In 1918, it was this building that briefly housed the world’s first truly democratic Islamic parliament. Under the stewardship of Mammad Amin Rasulzadeh, suffrage was extended to women, making Azerbaijan one of the first nations in the world to do so. A constitution guaranteeing equal rights for all and universal education were among the priorities of the ruling Musavat Party. The Azerbaijan Democratic Republic fell to the Red Army in April 1920.
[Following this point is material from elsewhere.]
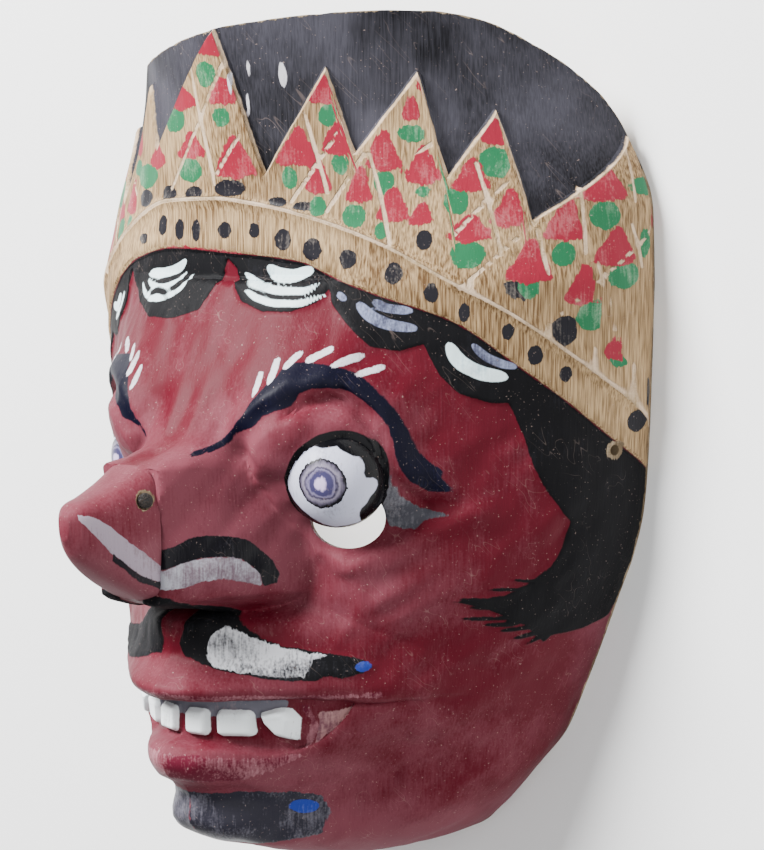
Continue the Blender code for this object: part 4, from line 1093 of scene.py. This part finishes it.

A labour of love or an absurd distraction, the Bottle House utilises 48,000 decorative bottles. The pictures on its gables commemorate its’ architect’s brother, who never returned from the Great Patriotic War, who was presumed dead until he sent a letter to his family in 1957. Fearing reprisals for their temerity in being captured, many former prisoners-of-war never returned home.
Old hammam at the Abbas Mosque in Azerbaijan's second city of Ganja.
The nineteenth-century Juma Mosque in the mountainous northern town on Quba.
The Quba 1918 Genocide Memorial Complex was constructed in 2009 following the discovery of a mass grave. A moving epitaph and a striking piece of revisionist history rolled into one, Azerbaijani historians claim that 4,000 Azerbaijanis, Lezghis, Jews and Griz were slaughtered in Quba alone upon the orders of Armenian Baku Commissar, Stepan Shahumyan.
Gaudy mansions line the streets of affluent Krasnaya Sloboda - ‘Red Village’ – in Northern Azerbaijan. With a population of 3,600, it is said to be the only all-Jewish town outside of Israel. Considered by some to be a ‘lost tribe,’ others theorise that the population are descendants of Khazars who fled from Iran in the seventeenth-century and converted to Judaism to safeguard their neutrality in conflicts between Muslim and Christian communities.
At an elevation of 2,350 metres, Xinaliq sits in the middle of the Greater Caucasus Mountains. The highest village in Azerbaijan, it was also the most remote until a new road was recently completed.
Swathed in clouds most of the time, Xinaliq has the air of a land that time forgot.